Instructions to follow:
Across the listing below, count the lines that mention the string "hinge". Reply with the figure only.
● ● ●
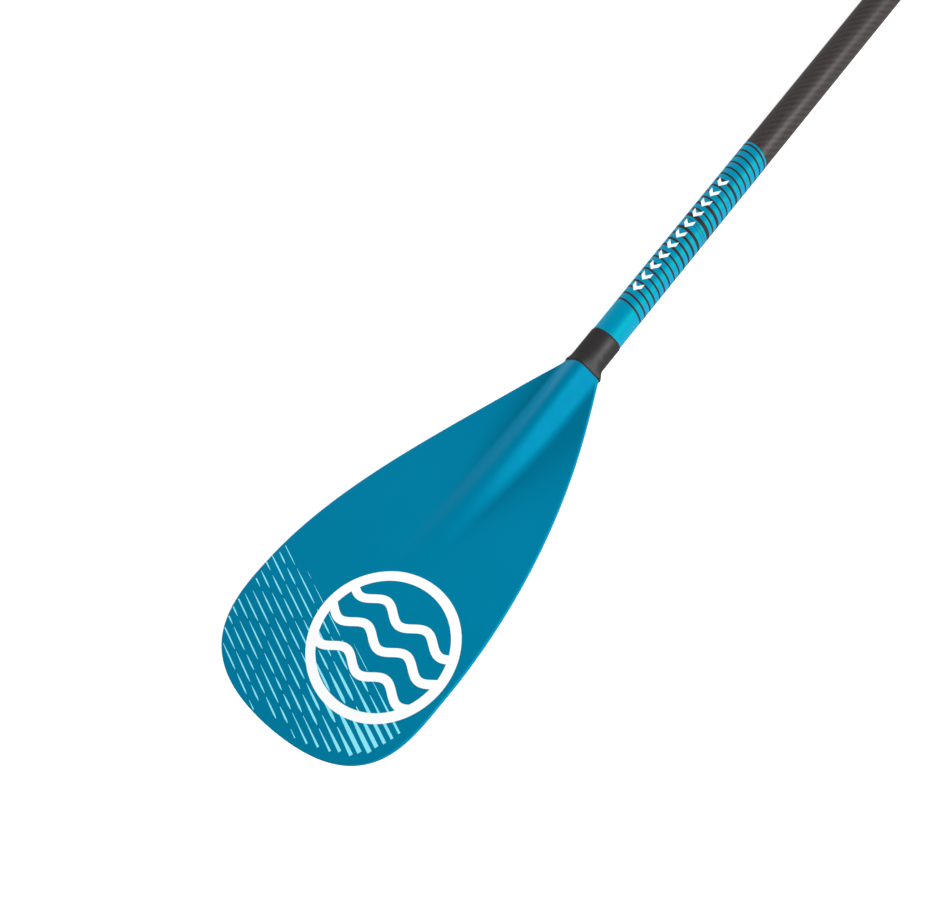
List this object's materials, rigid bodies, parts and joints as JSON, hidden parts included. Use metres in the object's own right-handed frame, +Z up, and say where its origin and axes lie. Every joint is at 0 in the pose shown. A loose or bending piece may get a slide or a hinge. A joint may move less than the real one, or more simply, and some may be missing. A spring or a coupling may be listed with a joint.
{
  "type": "stand-up paddle",
  "caption": "Single blade stand-up paddle: raked plastic blade, sleeved neck, woven tube shafts with a snap-button joint, cam-lever length clamp and T grip.",
  "frame": {"origin": "Middle of the paddle's length and width, on the surface it lies on with the printed face of the blade upwards", "axes": "+X along the shaft towards the grip, +Y across the blade, +Z up, out of the blade's printed face"},
  "size_m": [1.9998, 0.202, 0.0514],
  "materials": {
    "blade_teal": "satin moulded plastic, fibre filled",
    "black_sleeve": "satin shrink sleeve",
    "woven_tube": "woven fibre under semi-gloss resin",
    "blue_film": "printed glossy film",
    "foam": "closed-cell foam",
    "black_plastic": "moulded, fine texture",
    "lever_plastic": "moulded, fine texture",
    "grey_nylon": "moulded nylon",
    "white_nylon": "moulded nylon",
    "alloy": "drawn and anodised tube",
    "stainless": "turned stainless steel",
    "spring_steel": "rolled spring steel",
    "black_rubber": "rubber",
    "soft_pad": "soft moulded rubber"
  },
  "bodies": {
    "root": {"blade": "blade_teal", "neck_sleeve": "black_sleeve", "lower_shaft": "woven_tube", "shaft_film": "blue_film", "lower_foam_plug": "foam", "joint_collar": "black_plastic", "joint_ferrule": "alloy", "ferrule_seal": "black_rubber", "button_spring": "spring_steel", "middle_shaft": "woven_tube", "clamp_collar": "black_plastic", "collar_rivet": "stainless", "wiper_ring": "grey_nylon", "clamp_bolt": "stainless", "clamp_nut": "stainless", "cam_washer": "stainless", "lever_pin": "stainless"},
    "upper_section": {"upper_shaft": "woven_tube", "guide_bush": "white_nylon", "upper_foam_plug": "foam", "grip_body": "black_plastic", "grip_pad": "soft_pad", "grip_screw": "stainless"},
    "clamp_lever": {"clamp_lever": "lever_plastic"},
    "snap_button": {"snap_button": "stainless"}
  },
  "joints": [
    {"name": "length_slide", "type": "slide", "parent": "root", "child": "upper_section", "axis": [1, 0, 0], "range_m": [-0.2, 0.2]},
    {"name": "lever_hinge", "type": "hinge", "parent": "root", "child": "clamp_lever", "pos_m": [0.543, 0.0178, 0.04], "axis": [1, 0, 0], "range_deg": [0, 150]},
    {"name": "button_press", "type": "slide", "parent": "root", "child": "snap_button", "axis": [0, 0, -1], "range_m": [0, 0.0042], "stiffness_N_per_m": 2500, "springref_m": -0.002}
  ]
}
● ● ●
Answer:
2